• Exercise: Write each line out again exactly as written.

• Given data:
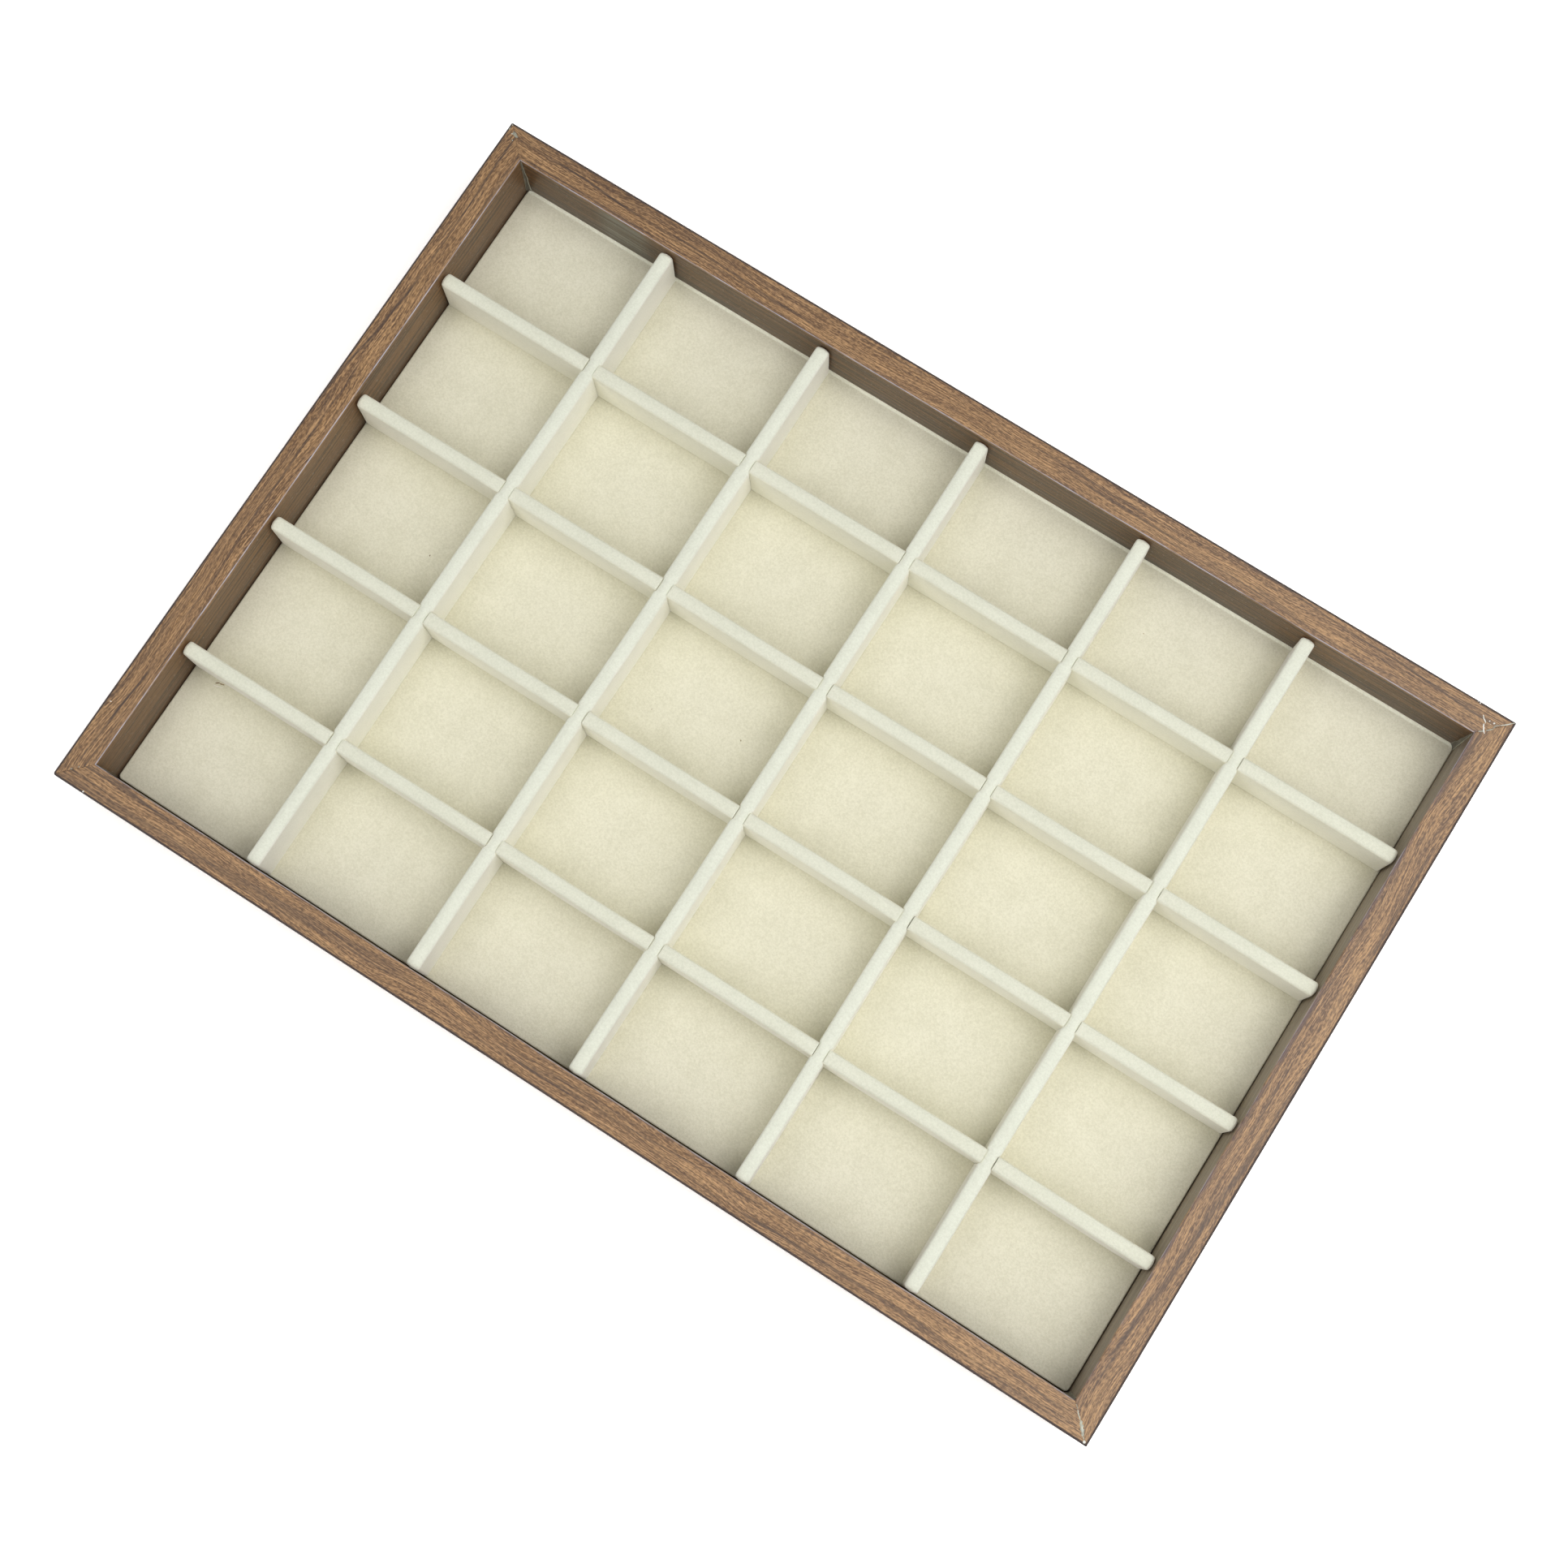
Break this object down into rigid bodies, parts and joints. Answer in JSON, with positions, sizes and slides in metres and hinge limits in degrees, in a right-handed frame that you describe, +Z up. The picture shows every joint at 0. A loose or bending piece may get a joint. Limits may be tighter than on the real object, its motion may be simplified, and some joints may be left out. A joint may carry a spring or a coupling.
{
  "type": "jewelry tray",
  "caption": "Shallow rectangular tray with mitred wood-look rails, a padded cloth floor and a lift-out cloth-covered divider grid that forms small square compartments.",
  "frame": {"origin": "middle of the underside, on the surface that the tray rests on", "axes": "+X along the long side to the right, +Y from the front rail to the back rail, +Z up out of the compartments"},
  "size_m": [0.35, 0.24, 0.03],
  "materials": {
    "fibreboard": "cut fibreboard",
    "wood_grain_film": "satin brown wood-grain film",
    "nail_steel": "plain",
    "set_glue": "clear set glue",
    "hardboard": "smooth hardboard",
    "felt": "dark brown felt",
    "greyboard": "grey card",
    "pad_foam": "open foam",
    "pad_cloth": "cream suede cloth",
    "divider_cloth": "cream suede cloth"
  },
  "bodies": {
    "tray": {"front_rail_core": "fibreboard", "back_rail_core": "fibreboard", "left_rail_core": "fibreboard", "right_rail_core": "fibreboard", "front_rail_wrap": "wood_grain_film", "back_rail_wrap": "wood_grain_film", "left_rail_wrap": "wood_grain_film", "right_rail_wrap": "wood_grain_film", "corner_v_nails": "nail_steel", "corner_glue_beads": "set_glue", "base_board": "hardboard", "underside_felt": "felt", "pad_board": "greyboard", "pad_foam": "pad_foam", "pad_cover": "pad_cloth"},
    "divider_grid": {"long_divider_1_core": "greyboard", "long_divider_1_cover": "divider_cloth", "long_divider_2_core": "greyboard", "long_divider_2_cover": "divider_cloth", "long_divider_3_core": "greyboard", "long_divider_3_cover": "divider_cloth", "long_divider_4_core": "greyboard", "long_divider_4_cover": "divider_cloth"},
    "short_divider_1": {"short_divider_1_core": "greyboard", "short_divider_1_cover": "divider_cloth"},
    "short_divider_2": {"short_divider_2_core": "greyboard", "short_divider_2_cover": "divider_cloth"},
    "short_divider_3": {"short_divider_3_core": "greyboard", "short_divider_3_cover": "divider_cloth"},
    "short_divider_4": {"short_divider_4_core": "greyboard", "short_divider_4_cover": "divider_cloth"},
    "short_divider_5": {"short_divider_5_core": "greyboard", "short_divider_5_cover": "divider_cloth"}
  },
  "joints": [
    {"name": "divider_grid_lift", "type": "slide", "parent": "tray", "child": "divider_grid", "axis": [0, 0, 1], "range_m": [0, 0.04]},
    {"name": "short_divider_1_lift", "type": "slide", "parent": "divider_grid", "child": "short_divider_1", "axis": [0, 0, 1], "range_m": [0, 0.03]},
    {"name": "short_divider_2_lift", "type": "slide", "parent": "divider_grid", "child": "short_divider_2", "axis": [0, 0, 1], "range_m": [0, 0.03]},
    {"name": "short_divider_3_lift", "type": "slide", "parent": "divider_grid", "child": "short_divider_3", "axis": [0, 0, 1], "range_m": [0, 0.03]},
    {"name": "short_divider_4_lift", "type": "slide", "parent": "divider_grid", "child": "short_divider_4", "axis": [0, 0, 1], "range_m": [0, 0.03]},
    {"name": "short_divider_5_lift", "type": "slide", "parent": "divider_grid", "child": "short_divider_5", "axis": [0, 0, 1], "range_m": [0, 0.03]}
  ]
}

• Answer for the task:
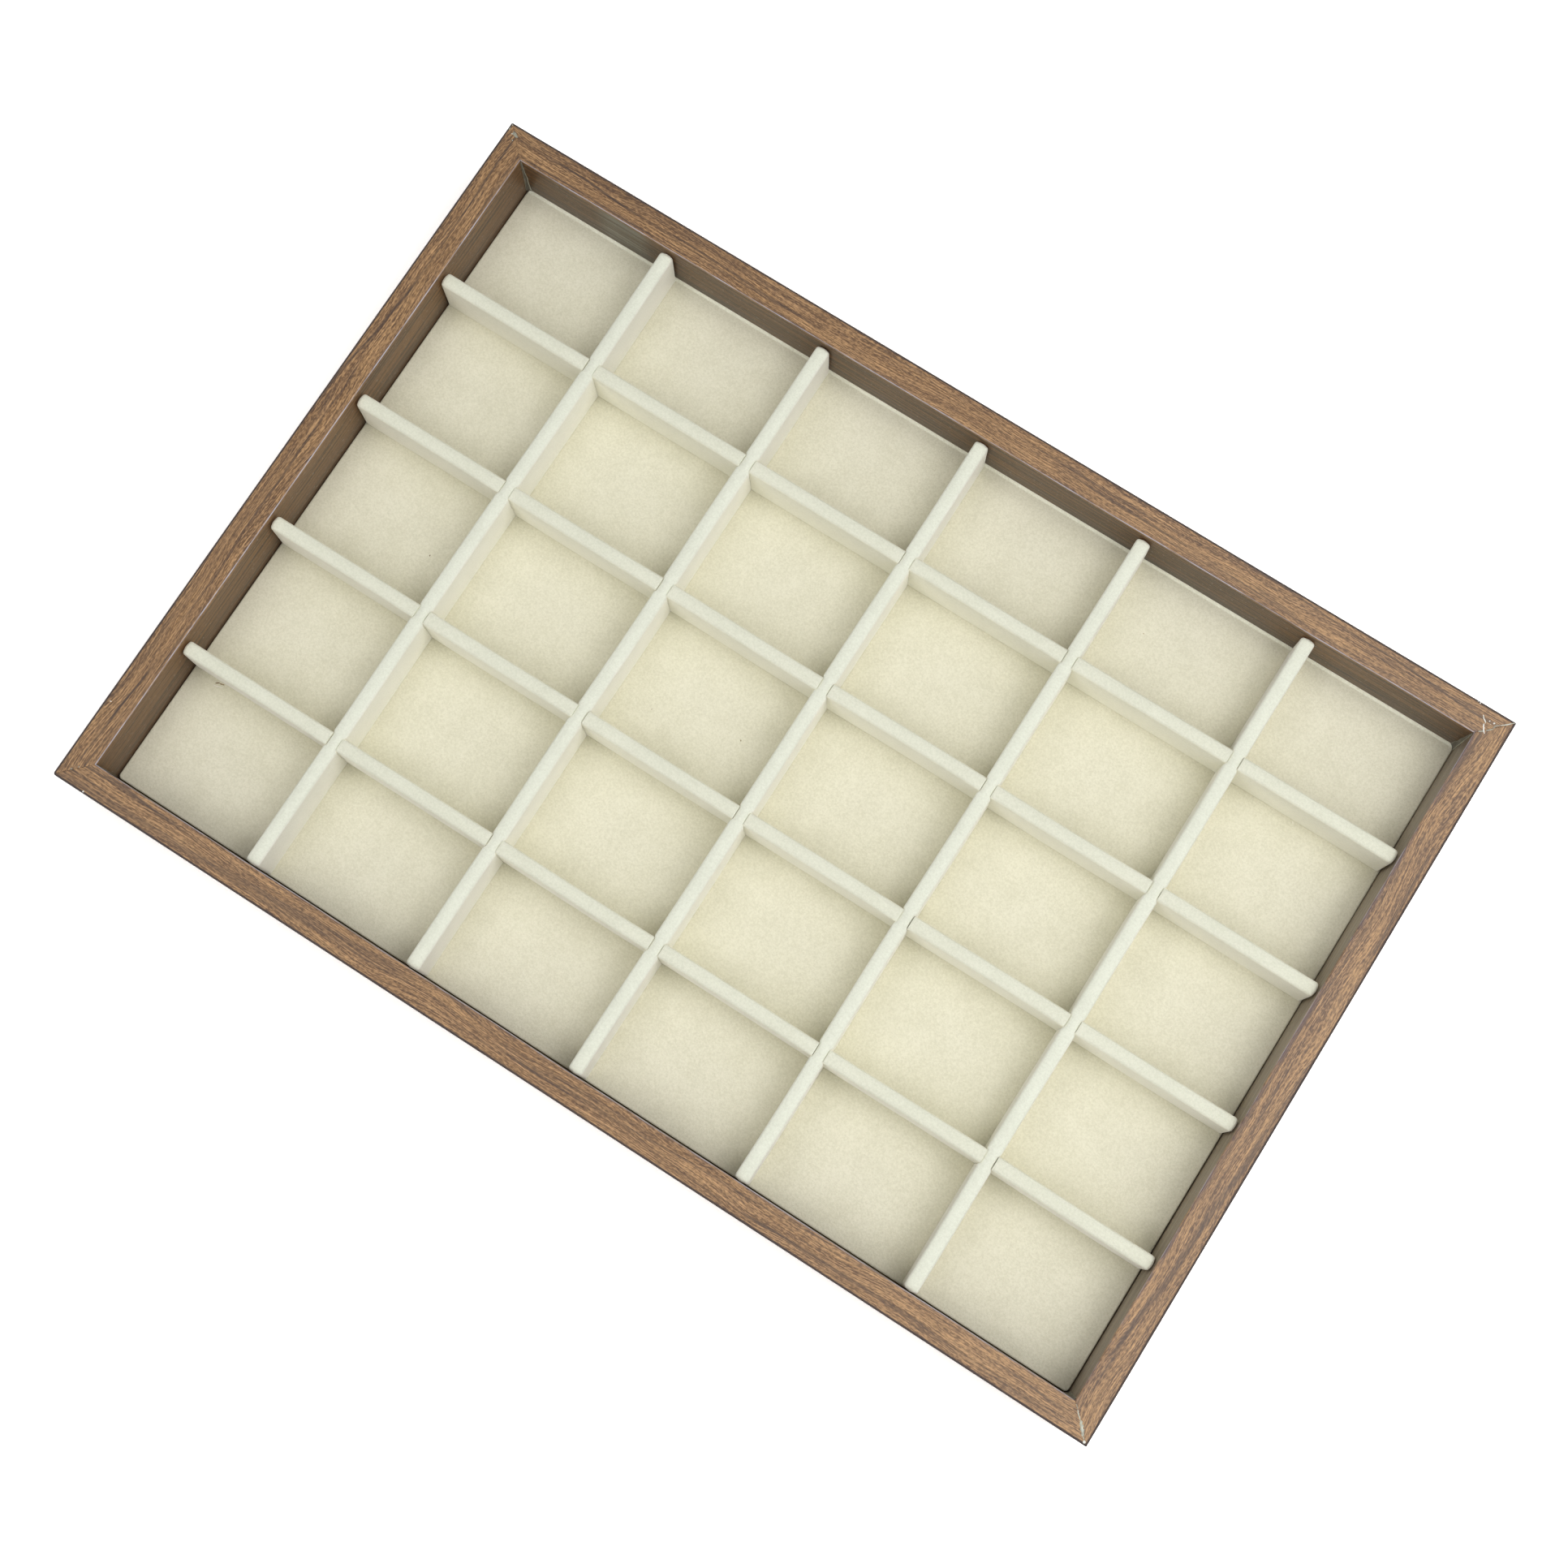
Break this object down into rigid bodies, parts and joints. Answer in JSON, with positions, sizes and slides in metres and hinge limits in degrees, in a right-handed frame that you describe, +Z up. The picture shows every joint at 0. A loose or bending piece may get a joint. Limits may be tighter than on the real object, its motion may be simplified, and some joints may be left out. A joint may carry a spring or a coupling.
{
  "type": "jewelry tray",
  "caption": "Shallow rectangular tray with mitred wood-look rails, a padded cloth floor and a lift-out cloth-covered divider grid that forms small square compartments.",
  "frame": {"origin": "middle of the underside, on the surface that the tray rests on", "axes": "+X along the long side to the right, +Y from the front rail to the back rail, +Z up out of the compartments"},
  "size_m": [0.35, 0.24, 0.03],
  "materials": {
    "fibreboard": "cut fibreboard",
    "wood_grain_film": "satin brown wood-grain film",
    "nail_steel": "plain",
    "set_glue": "clear set glue",
    "hardboard": "smooth hardboard",
    "felt": "dark brown felt",
    "greyboard": "grey card",
    "pad_foam": "open foam",
    "pad_cloth": "cream suede cloth",
    "divider_cloth": "cream suede cloth"
  },
  "bodies": {
    "tray": {"front_rail_core": "fibreboard", "back_rail_core": "fibreboard", "left_rail_core": "fibreboard", "right_rail_core": "fibreboard", "front_rail_wrap": "wood_grain_film", "back_rail_wrap": "wood_grain_film", "left_rail_wrap": "wood_grain_film", "right_rail_wrap": "wood_grain_film", "corner_v_nails": "nail_steel", "corner_glue_beads": "set_glue", "base_board": "hardboard", "underside_felt": "felt", "pad_board": "greyboard", "pad_foam": "pad_foam", "pad_cover": "pad_cloth"},
    "divider_grid": {"long_divider_1_core": "greyboard", "long_divider_1_cover": "divider_cloth", "long_divider_2_core": "greyboard", "long_divider_2_cover": "divider_cloth", "long_divider_3_core": "greyboard", "long_divider_3_cover": "divider_cloth", "long_divider_4_core": "greyboard", "long_divider_4_cover": "divider_cloth"},
    "short_divider_1": {"short_divider_1_core": "greyboard", "short_divider_1_cover": "divider_cloth"},
    "short_divider_2": {"short_divider_2_core": "greyboard", "short_divider_2_cover": "divider_cloth"},
    "short_divider_3": {"short_divider_3_core": "greyboard", "short_divider_3_cover": "divider_cloth"},
    "short_divider_4": {"short_divider_4_core": "greyboard", "short_divider_4_cover": "divider_cloth"},
    "short_divider_5": {"short_divider_5_core": "greyboard", "short_divider_5_cover": "divider_cloth"}
  },
  "joints": [
    {"name": "divider_grid_lift", "type": "slide", "parent": "tray", "child": "divider_grid", "axis": [0, 0, 1], "range_m": [0, 0.04]},
    {"name": "short_divider_1_lift", "type": "slide", "parent": "divider_grid", "child": "short_divider_1", "axis": [0, 0, 1], "range_m": [0, 0.03]},
    {"name": "short_divider_2_lift", "type": "slide", "parent": "divider_grid", "child": "short_divider_2", "axis": [0, 0, 1], "range_m": [0, 0.03]},
    {"name": "short_divider_3_lift", "type": "slide", "parent": "divider_grid", "child": "short_divider_3", "axis": [0, 0, 1], "range_m": [0, 0.03]},
    {"name": "short_divider_4_lift", "type": "slide", "parent": "divider_grid", "child": "short_divider_4", "axis": [0, 0, 1], "range_m": [0, 0.03]},
    {"name": "short_divider_5_lift", "type": "slide", "parent": "divider_grid", "child": "short_divider_5", "axis": [0, 0, 1], "range_m": [0, 0.03]}
  ]
}